TASK BRIEF:
Using the data beneath this instruction, retype only the lines from the one that contains "obj.matrix_parent_inverse = Matrix.Identity(4)" down to the one that contains "depsgraph = bpy.context.evaluated_depsgraph_get()", both included, exactly as they appear.

## Begin

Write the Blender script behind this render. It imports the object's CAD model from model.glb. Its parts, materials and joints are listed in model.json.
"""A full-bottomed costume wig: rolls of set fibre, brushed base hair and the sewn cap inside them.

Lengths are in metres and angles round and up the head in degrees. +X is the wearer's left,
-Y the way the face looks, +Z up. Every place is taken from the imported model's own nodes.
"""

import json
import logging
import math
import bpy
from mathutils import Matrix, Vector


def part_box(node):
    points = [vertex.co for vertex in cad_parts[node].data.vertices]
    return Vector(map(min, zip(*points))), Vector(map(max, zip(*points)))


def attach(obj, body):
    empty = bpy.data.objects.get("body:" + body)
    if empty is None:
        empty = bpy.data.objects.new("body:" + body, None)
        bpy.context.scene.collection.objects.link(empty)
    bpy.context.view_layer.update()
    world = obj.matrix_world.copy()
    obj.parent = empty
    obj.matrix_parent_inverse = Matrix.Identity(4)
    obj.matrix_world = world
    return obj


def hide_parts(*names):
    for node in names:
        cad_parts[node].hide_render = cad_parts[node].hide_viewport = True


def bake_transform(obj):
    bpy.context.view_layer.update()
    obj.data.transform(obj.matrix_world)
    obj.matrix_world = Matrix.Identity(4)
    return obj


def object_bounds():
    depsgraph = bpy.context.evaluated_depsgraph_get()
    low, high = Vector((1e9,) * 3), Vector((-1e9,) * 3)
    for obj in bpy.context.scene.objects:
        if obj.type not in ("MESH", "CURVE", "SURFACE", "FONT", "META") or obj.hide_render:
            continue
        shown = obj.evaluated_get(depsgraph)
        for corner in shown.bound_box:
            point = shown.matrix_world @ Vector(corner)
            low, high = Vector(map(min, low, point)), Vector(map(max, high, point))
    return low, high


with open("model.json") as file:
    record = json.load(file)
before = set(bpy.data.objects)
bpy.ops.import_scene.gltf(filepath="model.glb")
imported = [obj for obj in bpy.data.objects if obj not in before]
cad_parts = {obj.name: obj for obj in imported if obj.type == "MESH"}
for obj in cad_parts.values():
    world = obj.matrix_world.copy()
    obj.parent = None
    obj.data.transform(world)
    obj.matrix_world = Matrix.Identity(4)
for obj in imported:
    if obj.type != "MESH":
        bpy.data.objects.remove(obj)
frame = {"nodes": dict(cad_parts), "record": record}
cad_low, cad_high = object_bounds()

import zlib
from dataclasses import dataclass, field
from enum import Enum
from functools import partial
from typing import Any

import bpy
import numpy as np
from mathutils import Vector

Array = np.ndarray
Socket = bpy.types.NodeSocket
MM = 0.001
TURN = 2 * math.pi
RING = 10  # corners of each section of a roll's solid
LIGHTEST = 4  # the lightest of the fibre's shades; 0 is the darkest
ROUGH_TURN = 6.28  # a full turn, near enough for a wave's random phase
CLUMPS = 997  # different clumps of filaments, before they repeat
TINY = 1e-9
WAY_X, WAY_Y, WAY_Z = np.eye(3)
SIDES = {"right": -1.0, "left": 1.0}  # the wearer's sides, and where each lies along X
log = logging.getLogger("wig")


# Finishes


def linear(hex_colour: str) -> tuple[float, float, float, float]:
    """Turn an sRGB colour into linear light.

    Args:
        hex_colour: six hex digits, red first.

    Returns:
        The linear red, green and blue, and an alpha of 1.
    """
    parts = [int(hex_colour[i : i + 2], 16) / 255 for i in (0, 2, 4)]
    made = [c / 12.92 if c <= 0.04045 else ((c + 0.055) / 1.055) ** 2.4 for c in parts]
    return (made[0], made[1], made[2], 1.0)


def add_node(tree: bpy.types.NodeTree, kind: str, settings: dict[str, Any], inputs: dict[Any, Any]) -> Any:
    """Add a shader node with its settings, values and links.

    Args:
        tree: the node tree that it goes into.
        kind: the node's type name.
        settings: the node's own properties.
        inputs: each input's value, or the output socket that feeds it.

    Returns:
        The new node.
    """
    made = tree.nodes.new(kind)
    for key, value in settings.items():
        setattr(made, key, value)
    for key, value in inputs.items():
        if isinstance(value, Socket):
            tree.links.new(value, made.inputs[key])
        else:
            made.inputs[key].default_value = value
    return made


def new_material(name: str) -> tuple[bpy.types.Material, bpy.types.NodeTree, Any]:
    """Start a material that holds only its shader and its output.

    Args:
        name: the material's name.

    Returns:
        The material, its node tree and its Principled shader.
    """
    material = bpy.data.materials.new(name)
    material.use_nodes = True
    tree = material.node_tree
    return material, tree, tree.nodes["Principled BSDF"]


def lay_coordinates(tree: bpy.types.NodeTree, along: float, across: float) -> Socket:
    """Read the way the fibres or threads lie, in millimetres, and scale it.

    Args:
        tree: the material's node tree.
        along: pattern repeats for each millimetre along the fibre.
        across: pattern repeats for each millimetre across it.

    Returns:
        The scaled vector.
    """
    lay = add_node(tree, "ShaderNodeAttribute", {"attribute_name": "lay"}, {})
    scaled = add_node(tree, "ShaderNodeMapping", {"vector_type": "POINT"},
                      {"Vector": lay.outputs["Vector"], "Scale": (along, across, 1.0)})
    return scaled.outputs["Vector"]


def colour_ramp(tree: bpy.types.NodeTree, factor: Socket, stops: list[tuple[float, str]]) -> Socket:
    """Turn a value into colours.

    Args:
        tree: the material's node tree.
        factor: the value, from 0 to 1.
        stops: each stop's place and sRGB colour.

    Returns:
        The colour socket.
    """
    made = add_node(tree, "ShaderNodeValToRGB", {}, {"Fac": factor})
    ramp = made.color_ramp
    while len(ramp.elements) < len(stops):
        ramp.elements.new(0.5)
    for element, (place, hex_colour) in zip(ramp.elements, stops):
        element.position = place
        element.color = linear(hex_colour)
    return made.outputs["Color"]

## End

FINAL ANSWER:
    obj.matrix_parent_inverse = Matrix.Identity(4)
    obj.matrix_world = world
    return obj


def hide_parts(*names):
    for node in names:
        cad_parts[node].hide_render = cad_parts[node].hide_viewport = True


def bake_transform(obj):
    bpy.context.view_layer.update()
    obj.data.transform(obj.matrix_world)
    obj.matrix_world = Matrix.Identity(4)
    return obj


def object_bounds():
    depsgraph = bpy.context.evaluated_depsgraph_get()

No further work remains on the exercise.